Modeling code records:

--- START ---

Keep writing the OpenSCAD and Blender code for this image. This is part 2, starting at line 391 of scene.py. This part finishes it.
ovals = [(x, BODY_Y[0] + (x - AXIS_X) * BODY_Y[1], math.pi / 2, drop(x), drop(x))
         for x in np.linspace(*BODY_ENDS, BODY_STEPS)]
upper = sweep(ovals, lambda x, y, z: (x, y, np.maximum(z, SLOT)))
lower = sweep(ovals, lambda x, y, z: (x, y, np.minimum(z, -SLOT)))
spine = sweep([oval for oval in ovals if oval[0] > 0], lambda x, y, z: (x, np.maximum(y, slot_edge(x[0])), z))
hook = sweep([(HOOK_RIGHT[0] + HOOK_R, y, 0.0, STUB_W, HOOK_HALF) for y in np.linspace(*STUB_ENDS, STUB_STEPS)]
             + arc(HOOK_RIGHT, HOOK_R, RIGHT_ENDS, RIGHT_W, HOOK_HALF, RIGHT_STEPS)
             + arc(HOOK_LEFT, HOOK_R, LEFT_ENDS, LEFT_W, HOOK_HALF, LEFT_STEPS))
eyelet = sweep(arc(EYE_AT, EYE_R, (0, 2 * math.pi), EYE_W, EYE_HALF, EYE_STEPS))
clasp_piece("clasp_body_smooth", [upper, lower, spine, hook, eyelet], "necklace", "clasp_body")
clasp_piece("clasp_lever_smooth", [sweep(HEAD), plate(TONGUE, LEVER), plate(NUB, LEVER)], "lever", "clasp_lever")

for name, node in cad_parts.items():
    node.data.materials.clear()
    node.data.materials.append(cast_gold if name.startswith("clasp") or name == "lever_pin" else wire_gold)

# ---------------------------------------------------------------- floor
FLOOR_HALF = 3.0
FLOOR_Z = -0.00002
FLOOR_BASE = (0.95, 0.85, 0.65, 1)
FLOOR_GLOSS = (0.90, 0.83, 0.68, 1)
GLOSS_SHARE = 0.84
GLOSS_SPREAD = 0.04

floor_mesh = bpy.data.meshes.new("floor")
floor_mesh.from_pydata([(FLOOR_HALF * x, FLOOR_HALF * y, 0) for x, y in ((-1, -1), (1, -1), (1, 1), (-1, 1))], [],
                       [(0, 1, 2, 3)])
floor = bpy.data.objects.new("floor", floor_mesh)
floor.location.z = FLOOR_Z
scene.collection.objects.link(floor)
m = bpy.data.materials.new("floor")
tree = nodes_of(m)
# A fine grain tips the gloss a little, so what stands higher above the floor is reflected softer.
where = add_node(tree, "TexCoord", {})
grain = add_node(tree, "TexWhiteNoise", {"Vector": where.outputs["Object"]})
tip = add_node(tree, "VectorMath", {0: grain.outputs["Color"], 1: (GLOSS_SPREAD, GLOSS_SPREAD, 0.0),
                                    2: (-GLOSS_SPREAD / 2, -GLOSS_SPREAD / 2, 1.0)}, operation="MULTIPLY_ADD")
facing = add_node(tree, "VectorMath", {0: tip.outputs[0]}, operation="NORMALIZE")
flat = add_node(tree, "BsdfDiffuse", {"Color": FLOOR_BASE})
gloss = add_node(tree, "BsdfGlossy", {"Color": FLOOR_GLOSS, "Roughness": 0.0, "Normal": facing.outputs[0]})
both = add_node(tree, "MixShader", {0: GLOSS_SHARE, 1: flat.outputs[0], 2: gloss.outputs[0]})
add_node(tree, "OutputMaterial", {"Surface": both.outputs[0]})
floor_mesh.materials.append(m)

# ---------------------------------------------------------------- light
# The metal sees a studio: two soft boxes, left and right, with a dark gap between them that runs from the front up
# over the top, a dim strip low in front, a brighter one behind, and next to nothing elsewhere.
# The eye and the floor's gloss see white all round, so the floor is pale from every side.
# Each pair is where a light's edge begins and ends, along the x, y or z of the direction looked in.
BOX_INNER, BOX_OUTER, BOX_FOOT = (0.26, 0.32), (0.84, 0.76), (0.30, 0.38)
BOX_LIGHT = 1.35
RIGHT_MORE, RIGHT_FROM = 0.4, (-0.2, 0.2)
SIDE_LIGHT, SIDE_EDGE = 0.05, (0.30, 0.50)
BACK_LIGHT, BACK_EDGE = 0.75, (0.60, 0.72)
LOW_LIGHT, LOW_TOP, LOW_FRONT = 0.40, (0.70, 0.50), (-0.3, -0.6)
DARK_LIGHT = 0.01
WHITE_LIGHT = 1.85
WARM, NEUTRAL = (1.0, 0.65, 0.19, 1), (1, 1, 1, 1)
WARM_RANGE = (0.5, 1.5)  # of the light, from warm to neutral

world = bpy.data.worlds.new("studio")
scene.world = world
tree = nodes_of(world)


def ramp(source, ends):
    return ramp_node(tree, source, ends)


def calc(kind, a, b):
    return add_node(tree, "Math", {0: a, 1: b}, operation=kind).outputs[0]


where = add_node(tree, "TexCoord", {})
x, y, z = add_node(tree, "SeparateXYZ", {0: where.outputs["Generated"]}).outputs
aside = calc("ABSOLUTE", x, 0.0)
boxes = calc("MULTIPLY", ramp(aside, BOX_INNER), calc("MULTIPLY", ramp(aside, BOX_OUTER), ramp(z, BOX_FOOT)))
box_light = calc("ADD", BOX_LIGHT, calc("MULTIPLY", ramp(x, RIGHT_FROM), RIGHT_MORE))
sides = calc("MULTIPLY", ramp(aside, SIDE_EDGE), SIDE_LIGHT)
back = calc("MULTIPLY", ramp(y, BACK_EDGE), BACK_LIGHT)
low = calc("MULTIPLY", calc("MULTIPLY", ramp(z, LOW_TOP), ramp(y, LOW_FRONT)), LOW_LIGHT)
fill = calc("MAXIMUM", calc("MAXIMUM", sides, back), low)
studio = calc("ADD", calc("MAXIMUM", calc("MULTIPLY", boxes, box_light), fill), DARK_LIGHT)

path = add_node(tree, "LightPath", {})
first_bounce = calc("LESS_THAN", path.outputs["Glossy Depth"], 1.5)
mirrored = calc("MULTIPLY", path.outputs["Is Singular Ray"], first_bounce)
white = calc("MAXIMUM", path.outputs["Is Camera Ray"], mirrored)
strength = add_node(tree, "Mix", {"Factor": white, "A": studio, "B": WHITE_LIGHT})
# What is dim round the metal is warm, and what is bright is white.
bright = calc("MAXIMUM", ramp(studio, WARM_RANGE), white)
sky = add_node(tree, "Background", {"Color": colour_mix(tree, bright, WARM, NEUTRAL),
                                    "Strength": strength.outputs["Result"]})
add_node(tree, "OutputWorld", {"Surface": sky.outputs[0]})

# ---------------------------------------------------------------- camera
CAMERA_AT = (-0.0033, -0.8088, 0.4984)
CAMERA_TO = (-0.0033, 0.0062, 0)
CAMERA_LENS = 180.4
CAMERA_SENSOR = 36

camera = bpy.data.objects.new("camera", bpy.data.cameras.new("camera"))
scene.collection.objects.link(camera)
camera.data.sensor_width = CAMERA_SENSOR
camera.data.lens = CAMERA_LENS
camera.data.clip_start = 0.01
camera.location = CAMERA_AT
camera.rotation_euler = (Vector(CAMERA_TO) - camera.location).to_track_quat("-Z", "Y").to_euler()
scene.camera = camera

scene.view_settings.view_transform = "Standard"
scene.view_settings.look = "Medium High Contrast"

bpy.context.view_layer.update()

--- END ---
--- START ---

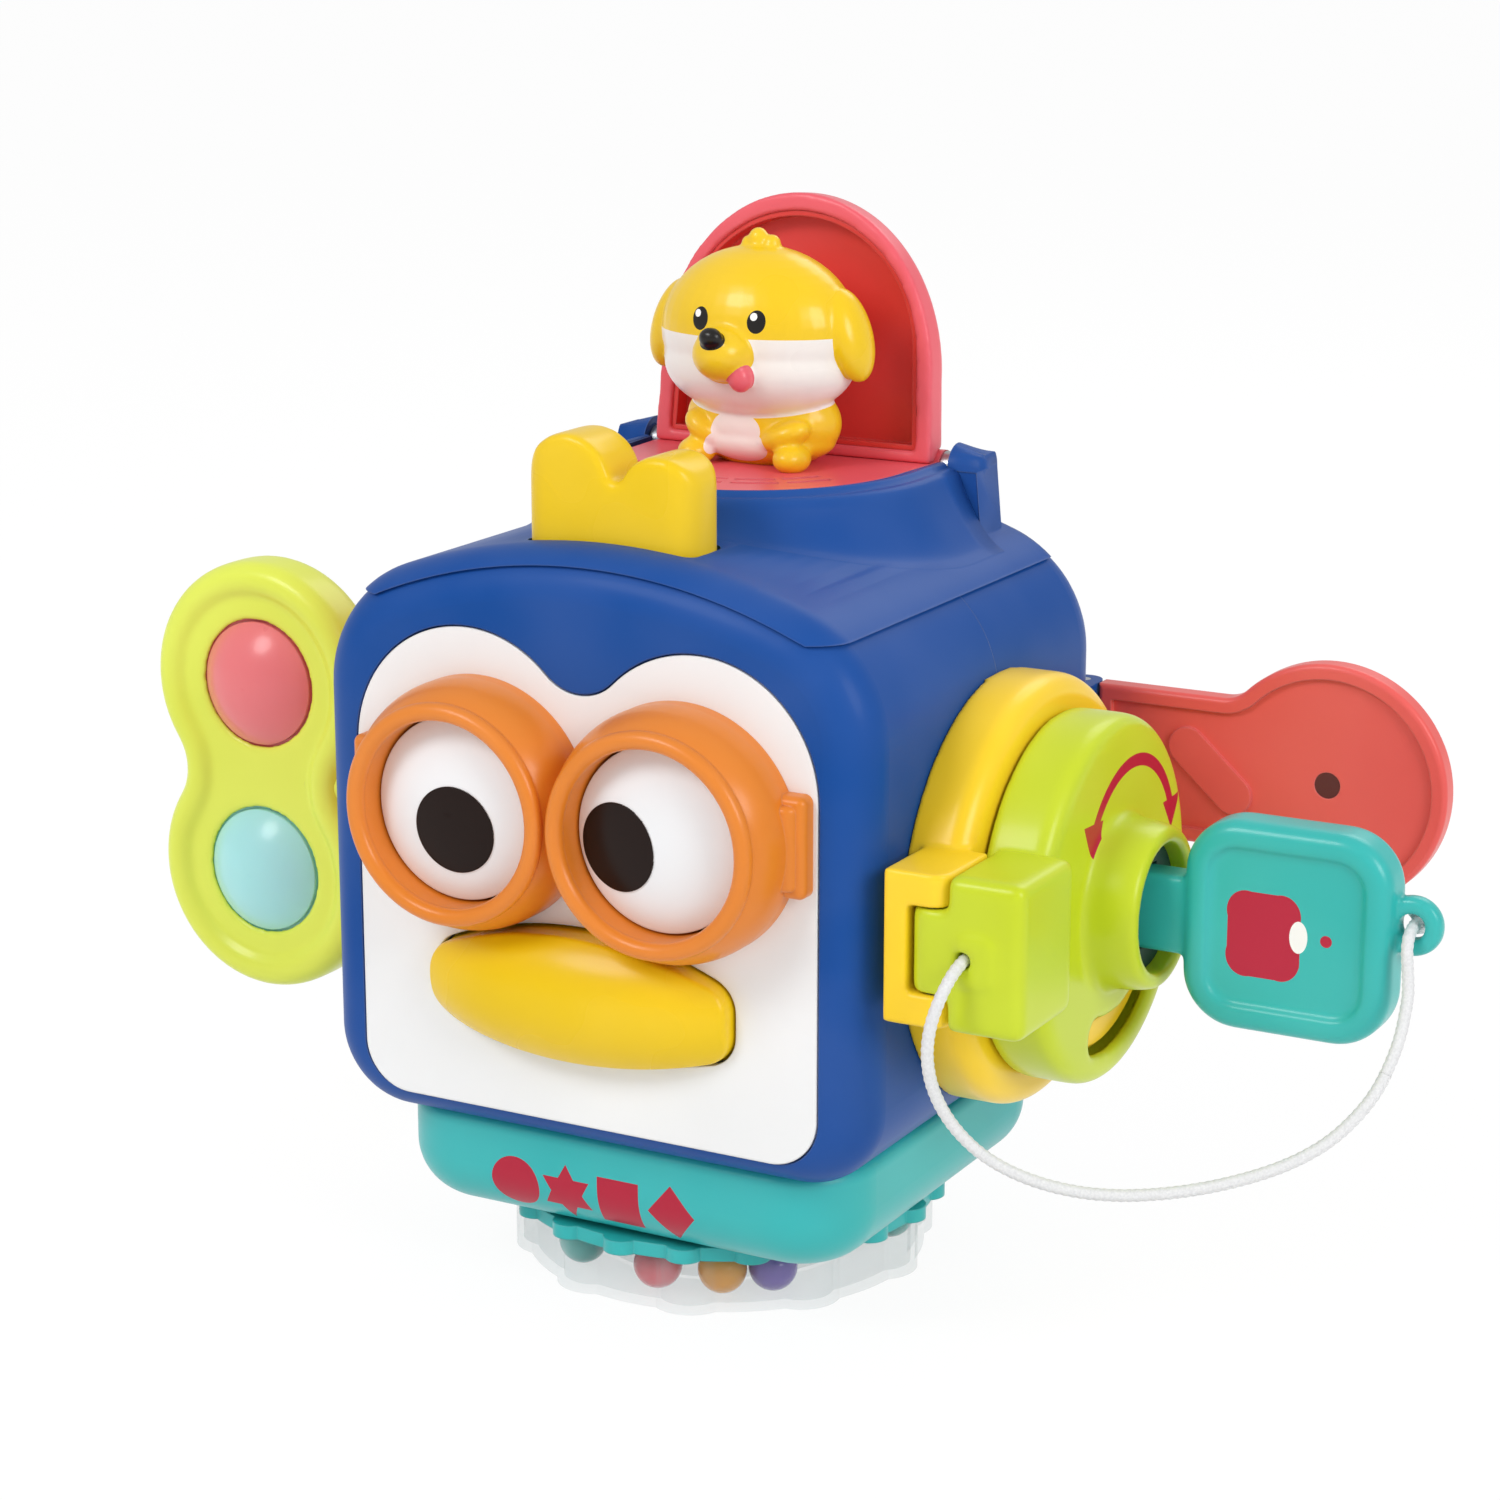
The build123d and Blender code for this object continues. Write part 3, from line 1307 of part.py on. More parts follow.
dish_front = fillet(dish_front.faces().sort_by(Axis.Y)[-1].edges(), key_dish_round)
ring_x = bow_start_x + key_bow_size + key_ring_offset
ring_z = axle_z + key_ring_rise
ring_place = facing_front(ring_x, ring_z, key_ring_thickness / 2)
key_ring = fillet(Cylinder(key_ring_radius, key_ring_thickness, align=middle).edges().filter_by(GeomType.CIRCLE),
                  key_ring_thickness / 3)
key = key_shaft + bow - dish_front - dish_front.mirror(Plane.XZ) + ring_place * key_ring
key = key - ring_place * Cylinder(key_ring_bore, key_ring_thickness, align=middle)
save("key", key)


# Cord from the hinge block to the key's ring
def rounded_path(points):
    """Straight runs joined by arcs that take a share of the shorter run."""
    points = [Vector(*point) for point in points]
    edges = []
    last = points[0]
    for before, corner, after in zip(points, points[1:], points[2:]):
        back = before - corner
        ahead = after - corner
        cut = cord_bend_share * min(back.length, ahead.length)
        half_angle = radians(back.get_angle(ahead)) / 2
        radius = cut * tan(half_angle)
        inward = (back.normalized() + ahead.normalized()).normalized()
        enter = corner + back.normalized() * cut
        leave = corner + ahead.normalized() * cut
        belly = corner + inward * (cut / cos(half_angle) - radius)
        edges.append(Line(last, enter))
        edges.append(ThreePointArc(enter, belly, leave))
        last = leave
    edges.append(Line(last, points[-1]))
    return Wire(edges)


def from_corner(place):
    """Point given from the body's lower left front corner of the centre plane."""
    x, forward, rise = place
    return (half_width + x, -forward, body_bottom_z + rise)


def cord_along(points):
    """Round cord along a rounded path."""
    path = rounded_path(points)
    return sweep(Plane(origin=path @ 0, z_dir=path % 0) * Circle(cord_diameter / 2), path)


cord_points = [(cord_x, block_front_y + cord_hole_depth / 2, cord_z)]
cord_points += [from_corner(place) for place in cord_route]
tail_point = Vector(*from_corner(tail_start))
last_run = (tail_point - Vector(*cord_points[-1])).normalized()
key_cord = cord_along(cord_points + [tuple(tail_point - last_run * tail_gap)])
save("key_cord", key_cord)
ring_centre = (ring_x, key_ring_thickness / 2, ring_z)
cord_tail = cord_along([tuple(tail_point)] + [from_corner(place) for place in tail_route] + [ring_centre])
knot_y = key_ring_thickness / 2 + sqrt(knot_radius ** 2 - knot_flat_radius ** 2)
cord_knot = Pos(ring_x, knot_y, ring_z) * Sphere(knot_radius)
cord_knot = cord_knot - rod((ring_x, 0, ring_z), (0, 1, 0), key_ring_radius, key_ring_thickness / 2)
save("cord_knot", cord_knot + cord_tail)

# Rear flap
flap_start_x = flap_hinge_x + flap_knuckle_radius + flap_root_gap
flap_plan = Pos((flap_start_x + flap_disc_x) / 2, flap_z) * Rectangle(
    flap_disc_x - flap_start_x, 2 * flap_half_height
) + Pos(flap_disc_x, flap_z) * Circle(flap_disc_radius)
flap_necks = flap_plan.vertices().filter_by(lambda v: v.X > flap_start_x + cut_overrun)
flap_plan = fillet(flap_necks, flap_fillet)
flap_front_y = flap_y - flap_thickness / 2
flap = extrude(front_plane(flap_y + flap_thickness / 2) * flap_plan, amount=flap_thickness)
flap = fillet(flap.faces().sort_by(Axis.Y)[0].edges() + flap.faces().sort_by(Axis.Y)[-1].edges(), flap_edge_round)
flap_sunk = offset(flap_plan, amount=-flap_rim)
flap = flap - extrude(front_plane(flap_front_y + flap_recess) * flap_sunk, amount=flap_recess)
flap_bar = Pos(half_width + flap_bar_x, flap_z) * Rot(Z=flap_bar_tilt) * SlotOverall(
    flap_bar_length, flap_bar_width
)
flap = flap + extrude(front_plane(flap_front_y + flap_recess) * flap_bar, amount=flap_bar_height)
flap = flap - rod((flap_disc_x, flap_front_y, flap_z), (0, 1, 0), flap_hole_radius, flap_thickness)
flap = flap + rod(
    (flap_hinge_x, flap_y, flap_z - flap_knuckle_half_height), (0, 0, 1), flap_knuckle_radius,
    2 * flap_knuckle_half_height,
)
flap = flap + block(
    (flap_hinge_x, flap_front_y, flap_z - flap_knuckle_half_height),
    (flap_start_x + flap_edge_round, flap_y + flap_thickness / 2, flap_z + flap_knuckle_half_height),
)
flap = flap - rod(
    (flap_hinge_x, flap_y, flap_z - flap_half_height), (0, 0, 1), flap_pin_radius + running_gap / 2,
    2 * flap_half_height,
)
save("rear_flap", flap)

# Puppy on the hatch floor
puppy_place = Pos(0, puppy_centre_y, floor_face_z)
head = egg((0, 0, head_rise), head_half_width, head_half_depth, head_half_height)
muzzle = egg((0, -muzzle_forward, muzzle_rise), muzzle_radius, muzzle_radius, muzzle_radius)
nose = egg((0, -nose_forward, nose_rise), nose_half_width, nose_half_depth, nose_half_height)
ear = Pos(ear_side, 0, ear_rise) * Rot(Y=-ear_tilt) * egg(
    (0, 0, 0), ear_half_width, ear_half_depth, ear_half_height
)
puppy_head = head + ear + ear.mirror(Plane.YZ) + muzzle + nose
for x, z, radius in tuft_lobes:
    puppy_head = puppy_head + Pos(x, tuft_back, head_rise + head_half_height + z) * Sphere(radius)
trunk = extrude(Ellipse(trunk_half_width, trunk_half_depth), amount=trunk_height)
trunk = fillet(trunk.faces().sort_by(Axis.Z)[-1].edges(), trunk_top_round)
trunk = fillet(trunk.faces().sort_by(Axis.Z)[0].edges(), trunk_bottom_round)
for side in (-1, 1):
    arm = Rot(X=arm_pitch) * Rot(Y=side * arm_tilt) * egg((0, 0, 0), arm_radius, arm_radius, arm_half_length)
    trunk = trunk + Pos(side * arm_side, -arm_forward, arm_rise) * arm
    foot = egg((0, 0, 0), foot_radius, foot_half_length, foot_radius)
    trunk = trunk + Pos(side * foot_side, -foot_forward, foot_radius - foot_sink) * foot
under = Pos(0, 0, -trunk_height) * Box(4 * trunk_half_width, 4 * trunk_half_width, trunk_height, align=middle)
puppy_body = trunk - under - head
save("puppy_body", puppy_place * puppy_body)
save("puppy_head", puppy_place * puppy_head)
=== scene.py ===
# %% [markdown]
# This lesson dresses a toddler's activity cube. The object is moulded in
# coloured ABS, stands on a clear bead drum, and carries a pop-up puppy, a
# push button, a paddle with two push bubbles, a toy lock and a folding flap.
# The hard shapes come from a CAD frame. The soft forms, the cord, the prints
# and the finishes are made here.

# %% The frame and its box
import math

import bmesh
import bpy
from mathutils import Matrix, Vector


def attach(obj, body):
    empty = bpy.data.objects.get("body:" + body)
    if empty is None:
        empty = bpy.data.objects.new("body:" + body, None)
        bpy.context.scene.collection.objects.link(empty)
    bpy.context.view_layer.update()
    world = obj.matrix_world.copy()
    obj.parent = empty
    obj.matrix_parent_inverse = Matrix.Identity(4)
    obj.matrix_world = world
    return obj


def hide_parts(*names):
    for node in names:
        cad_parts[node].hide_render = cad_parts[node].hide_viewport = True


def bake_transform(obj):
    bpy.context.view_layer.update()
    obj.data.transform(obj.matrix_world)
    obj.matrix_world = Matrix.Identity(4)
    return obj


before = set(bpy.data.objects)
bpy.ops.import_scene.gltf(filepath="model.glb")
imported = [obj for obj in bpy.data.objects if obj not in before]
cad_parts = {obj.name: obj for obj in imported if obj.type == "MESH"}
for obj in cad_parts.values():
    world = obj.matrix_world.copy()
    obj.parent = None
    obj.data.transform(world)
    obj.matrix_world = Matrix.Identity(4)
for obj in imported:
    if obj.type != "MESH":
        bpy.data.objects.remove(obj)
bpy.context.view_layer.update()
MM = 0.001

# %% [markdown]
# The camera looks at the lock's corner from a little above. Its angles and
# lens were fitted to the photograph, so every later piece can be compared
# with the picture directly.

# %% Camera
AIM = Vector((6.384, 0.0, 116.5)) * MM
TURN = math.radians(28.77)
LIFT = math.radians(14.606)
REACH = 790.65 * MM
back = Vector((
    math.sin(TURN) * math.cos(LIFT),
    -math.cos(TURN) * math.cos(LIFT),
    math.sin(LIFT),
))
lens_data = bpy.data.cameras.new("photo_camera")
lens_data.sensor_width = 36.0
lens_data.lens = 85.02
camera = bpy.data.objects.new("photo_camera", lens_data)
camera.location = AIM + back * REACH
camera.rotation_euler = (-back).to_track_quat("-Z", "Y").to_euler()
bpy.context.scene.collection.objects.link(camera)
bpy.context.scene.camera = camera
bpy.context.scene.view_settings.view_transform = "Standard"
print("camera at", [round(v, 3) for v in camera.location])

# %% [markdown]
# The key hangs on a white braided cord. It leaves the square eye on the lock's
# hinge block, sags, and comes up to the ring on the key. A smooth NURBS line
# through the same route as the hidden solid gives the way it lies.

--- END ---

From the listing above, output exactly the run of lines that starts with the line containing "trunk = trunk + Pos(side * foot_side, -foot_forward, foot_radius" and ends with the line containing "for node in".

Answer to the exercise ->
    trunk = trunk + Pos(side * foot_side, -foot_forward, foot_radius - foot_sink) * foot
under = Pos(0, 0, -trunk_height) * Box(4 * trunk_half_width, 4 * trunk_half_width, trunk_height, align=middle)
puppy_body = trunk - under - head
save("puppy_body", puppy_place * puppy_body)
save("puppy_head", puppy_place * puppy_head)
=== scene.py ===
# %% [markdown]
# This lesson dresses a toddler's activity cube. The object is moulded in
# coloured ABS, stands on a clear bead drum, and carries a pop-up puppy, a
# push button, a paddle with two push bubbles, a toy lock and a folding flap.
# The hard shapes come from a CAD frame. The soft forms, the cord, the prints
# and the finishes are made here.

# %% The frame and its box
import math

import bmesh
import bpy
from mathutils import Matrix, Vector


def attach(obj, body):
    empty = bpy.data.objects.get("body:" + body)
    if empty is None:
        empty = bpy.data.objects.new("body:" + body, None)
        bpy.context.scene.collection.objects.link(empty)
    bpy.context.view_layer.update()
    world = obj.matrix_world.copy()
    obj.parent = empty
    obj.matrix_parent_inverse = Matrix.Identity(4)
    obj.matrix_world = world
    return obj


def hide_parts(*names):
    for node in names:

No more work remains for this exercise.